Task description — Set down the material once more, exactly as it appears.

Data lines —
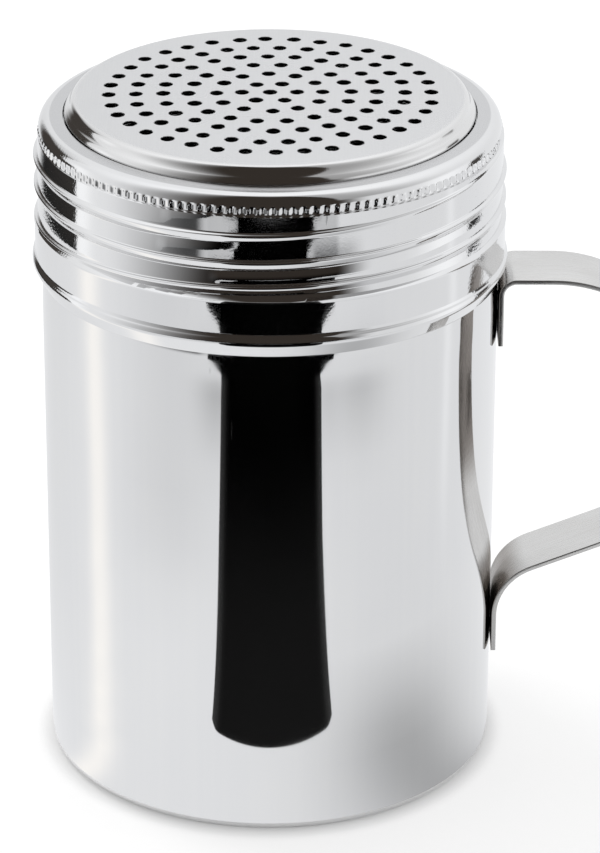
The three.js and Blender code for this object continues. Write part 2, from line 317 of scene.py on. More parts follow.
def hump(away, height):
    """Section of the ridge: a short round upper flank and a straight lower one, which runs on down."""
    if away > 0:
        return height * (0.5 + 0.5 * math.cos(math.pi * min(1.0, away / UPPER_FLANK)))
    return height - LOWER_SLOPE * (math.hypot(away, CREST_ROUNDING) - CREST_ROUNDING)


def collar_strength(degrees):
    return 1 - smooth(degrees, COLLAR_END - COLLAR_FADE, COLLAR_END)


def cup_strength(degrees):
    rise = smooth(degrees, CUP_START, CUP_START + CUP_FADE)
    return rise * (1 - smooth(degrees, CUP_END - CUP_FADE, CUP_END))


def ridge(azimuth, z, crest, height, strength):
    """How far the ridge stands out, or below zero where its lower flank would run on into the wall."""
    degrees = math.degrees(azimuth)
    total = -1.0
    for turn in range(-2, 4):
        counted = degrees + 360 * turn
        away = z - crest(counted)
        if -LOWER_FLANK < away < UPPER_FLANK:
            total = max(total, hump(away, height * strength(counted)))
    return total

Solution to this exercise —
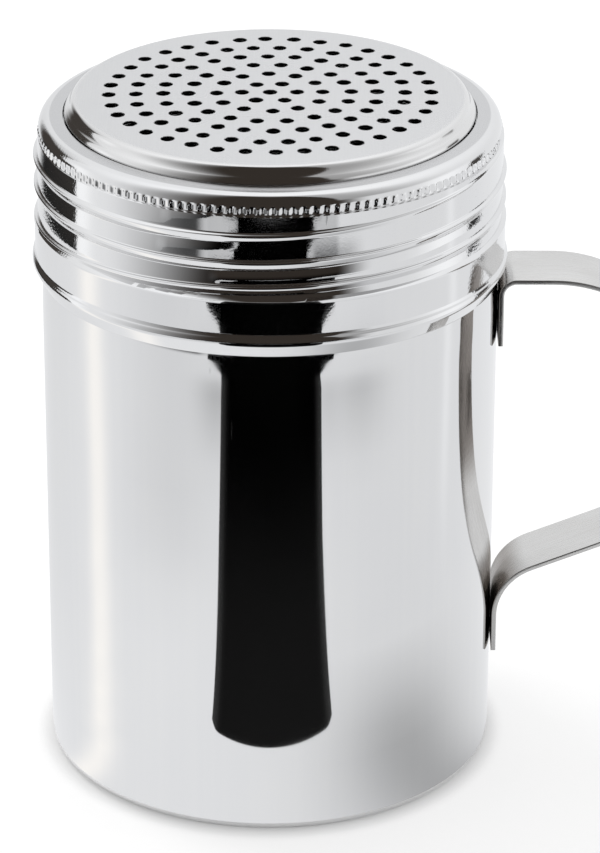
The three.js and Blender code for this object continues. Write part 2, from line 317 of scene.py on. More parts follow.
def hump(away, height):
    """Section of the ridge: a short round upper flank and a straight lower one, which runs on down."""
    if away > 0:
        return height * (0.5 + 0.5 * math.cos(math.pi * min(1.0, away / UPPER_FLANK)))
    return height - LOWER_SLOPE * (math.hypot(away, CREST_ROUNDING) - CREST_ROUNDING)


def collar_strength(degrees):
    return 1 - smooth(degrees, COLLAR_END - COLLAR_FADE, COLLAR_END)


def cup_strength(degrees):
    rise = smooth(degrees, CUP_START, CUP_START + CUP_FADE)
    return rise * (1 - smooth(degrees, CUP_END - CUP_FADE, CUP_END))


def ridge(azimuth, z, crest, height, strength):
    """How far the ridge stands out, or below zero where its lower flank would run on into the wall."""
    degrees = math.degrees(azimuth)
    total = -1.0
    for turn in range(-2, 4):
        counted = degrees + 360 * turn
        away = z - crest(counted)
        if -LOWER_FLANK < away < UPPER_FLANK:
            total = max(total, hump(away, height * strength(counted)))
    return total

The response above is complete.